**Exercise**
Your task is to quote the records from their first line through the line containing "return ring", with nothing added or left out.

**Listed records**
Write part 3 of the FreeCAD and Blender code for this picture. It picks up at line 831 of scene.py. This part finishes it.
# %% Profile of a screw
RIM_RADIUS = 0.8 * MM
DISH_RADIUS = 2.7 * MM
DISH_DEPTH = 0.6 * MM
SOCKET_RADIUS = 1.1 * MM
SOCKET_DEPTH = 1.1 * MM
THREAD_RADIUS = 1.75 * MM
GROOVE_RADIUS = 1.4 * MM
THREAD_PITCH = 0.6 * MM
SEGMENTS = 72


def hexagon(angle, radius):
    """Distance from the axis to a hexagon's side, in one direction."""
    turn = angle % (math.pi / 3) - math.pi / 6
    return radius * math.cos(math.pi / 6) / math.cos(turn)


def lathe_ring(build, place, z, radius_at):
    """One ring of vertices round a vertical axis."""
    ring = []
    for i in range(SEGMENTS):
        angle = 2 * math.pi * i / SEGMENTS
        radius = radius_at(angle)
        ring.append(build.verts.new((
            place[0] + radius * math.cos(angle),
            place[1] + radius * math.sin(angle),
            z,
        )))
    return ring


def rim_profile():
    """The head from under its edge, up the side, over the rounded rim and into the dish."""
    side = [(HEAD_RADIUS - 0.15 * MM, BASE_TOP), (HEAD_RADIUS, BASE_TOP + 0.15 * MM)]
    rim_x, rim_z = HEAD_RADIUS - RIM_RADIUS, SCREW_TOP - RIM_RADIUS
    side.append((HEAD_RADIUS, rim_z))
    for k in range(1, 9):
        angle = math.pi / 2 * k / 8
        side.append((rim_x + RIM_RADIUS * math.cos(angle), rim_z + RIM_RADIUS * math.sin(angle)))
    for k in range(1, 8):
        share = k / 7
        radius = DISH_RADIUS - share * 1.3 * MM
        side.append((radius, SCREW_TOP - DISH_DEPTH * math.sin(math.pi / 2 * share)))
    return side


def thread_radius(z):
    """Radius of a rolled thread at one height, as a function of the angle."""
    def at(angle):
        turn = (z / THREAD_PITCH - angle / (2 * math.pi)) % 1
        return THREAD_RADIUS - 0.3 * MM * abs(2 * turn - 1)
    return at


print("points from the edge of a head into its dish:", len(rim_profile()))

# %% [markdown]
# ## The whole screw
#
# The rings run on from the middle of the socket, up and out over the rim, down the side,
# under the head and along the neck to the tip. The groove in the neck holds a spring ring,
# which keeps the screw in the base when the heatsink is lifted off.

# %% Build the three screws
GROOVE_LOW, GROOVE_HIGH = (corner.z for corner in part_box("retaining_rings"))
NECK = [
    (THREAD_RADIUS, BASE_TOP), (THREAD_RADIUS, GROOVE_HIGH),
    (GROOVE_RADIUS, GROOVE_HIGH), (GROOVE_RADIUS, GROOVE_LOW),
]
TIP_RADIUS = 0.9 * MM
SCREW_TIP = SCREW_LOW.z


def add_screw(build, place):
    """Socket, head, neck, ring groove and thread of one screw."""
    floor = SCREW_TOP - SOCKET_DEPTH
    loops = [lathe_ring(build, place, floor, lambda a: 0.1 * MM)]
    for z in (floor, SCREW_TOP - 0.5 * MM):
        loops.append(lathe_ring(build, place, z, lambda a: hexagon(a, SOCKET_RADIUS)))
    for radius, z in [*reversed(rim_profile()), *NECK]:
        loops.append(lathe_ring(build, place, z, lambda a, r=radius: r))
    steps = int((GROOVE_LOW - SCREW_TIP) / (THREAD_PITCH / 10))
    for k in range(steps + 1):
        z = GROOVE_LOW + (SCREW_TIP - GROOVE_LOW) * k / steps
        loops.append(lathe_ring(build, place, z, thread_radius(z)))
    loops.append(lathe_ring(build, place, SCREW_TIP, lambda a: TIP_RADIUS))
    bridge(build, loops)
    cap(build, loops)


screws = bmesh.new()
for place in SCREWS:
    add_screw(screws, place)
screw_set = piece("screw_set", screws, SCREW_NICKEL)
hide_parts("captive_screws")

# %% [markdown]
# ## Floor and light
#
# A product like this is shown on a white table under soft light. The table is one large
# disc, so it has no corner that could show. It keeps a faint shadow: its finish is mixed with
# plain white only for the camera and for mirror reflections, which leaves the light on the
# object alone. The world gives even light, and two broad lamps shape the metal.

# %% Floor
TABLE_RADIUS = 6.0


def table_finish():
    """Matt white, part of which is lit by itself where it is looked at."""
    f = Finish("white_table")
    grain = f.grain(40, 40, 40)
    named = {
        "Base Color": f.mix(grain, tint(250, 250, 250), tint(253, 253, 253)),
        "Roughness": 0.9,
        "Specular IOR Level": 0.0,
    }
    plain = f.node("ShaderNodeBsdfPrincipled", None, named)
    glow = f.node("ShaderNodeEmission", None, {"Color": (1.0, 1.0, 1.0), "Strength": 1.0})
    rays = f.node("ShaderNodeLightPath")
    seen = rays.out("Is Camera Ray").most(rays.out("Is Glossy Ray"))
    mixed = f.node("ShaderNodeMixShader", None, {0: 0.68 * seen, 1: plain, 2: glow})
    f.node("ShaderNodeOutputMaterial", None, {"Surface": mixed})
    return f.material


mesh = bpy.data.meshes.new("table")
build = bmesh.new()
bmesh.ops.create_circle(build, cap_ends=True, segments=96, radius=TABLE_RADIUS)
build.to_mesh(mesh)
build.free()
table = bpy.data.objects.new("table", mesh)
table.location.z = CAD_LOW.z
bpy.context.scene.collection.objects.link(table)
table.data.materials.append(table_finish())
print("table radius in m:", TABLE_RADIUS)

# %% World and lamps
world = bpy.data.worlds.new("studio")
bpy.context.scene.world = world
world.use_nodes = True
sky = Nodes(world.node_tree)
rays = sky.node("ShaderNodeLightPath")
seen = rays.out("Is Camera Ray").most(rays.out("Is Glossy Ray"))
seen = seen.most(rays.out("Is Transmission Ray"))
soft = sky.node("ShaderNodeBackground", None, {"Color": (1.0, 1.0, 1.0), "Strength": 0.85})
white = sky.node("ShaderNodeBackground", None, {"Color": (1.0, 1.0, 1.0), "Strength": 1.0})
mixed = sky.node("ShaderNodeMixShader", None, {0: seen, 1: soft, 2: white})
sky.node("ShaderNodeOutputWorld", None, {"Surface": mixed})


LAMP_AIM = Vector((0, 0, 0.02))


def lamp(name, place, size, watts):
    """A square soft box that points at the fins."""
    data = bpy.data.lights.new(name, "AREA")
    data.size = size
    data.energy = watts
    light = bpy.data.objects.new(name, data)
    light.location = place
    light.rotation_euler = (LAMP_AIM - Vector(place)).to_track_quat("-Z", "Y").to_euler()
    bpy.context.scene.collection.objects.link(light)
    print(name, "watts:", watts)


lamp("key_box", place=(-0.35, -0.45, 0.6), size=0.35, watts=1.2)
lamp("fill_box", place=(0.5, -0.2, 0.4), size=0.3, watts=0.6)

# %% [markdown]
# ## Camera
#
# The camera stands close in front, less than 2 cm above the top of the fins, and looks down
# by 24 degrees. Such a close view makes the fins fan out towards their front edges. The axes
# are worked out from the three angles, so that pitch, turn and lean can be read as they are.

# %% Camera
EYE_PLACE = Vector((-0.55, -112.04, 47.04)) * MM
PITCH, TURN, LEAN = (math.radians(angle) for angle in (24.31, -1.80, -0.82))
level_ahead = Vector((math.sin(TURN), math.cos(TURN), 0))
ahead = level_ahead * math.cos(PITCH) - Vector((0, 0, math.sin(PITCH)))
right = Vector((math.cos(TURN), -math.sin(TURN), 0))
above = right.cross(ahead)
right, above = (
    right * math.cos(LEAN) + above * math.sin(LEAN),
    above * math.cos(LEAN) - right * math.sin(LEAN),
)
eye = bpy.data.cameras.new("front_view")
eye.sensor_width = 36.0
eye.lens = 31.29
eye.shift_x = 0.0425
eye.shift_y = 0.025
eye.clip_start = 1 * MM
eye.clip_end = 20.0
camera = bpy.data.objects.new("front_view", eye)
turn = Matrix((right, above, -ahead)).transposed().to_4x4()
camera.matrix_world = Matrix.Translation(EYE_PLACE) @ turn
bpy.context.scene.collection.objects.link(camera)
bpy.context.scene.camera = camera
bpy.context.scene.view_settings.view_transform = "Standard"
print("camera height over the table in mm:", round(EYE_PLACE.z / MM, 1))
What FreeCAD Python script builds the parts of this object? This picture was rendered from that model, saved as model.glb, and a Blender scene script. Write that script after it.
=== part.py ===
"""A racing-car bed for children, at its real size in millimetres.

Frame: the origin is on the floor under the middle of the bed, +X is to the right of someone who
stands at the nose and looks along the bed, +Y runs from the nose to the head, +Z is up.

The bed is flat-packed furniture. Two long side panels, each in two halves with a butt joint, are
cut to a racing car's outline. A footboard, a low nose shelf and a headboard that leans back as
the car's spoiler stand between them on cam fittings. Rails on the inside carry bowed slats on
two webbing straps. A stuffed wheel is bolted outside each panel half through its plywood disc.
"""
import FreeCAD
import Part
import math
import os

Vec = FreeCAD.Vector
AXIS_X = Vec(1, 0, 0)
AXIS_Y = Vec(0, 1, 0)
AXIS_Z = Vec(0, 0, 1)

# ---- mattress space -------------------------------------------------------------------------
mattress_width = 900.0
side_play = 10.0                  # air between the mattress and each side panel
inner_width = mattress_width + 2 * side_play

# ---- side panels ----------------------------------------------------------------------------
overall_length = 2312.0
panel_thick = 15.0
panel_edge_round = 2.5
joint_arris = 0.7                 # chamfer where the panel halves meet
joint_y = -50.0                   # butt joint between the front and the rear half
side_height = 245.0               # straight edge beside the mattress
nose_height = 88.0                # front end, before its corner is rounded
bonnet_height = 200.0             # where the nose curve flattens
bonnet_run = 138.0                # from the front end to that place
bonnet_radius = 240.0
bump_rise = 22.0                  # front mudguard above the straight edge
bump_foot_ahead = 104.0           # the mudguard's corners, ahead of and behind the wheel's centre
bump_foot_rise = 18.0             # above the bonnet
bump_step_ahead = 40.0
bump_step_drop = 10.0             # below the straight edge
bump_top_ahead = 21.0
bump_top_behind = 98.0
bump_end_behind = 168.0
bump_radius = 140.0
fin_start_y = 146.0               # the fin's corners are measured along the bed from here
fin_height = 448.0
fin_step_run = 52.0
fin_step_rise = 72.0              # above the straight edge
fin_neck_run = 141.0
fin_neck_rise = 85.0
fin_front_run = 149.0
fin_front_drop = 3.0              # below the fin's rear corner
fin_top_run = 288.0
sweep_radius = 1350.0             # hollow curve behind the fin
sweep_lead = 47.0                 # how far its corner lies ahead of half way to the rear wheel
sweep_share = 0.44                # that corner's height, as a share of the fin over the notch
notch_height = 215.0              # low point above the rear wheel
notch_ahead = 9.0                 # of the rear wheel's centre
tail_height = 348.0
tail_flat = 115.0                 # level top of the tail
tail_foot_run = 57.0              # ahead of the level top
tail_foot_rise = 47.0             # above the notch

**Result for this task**
Write part 3 of the FreeCAD and Blender code for this picture. It picks up at line 831 of scene.py. This part finishes it.
# %% Profile of a screw
RIM_RADIUS = 0.8 * MM
DISH_RADIUS = 2.7 * MM
DISH_DEPTH = 0.6 * MM
SOCKET_RADIUS = 1.1 * MM
SOCKET_DEPTH = 1.1 * MM
THREAD_RADIUS = 1.75 * MM
GROOVE_RADIUS = 1.4 * MM
THREAD_PITCH = 0.6 * MM
SEGMENTS = 72


def hexagon(angle, radius):
    """Distance from the axis to a hexagon's side, in one direction."""
    turn = angle % (math.pi / 3) - math.pi / 6
    return radius * math.cos(math.pi / 6) / math.cos(turn)


def lathe_ring(build, place, z, radius_at):
    """One ring of vertices round a vertical axis."""
    ring = []
    for i in range(SEGMENTS):
        angle = 2 * math.pi * i / SEGMENTS
        radius = radius_at(angle)
        ring.append(build.verts.new((
            place[0] + radius * math.cos(angle),
            place[1] + radius * math.sin(angle),
            z,
        )))
    return ring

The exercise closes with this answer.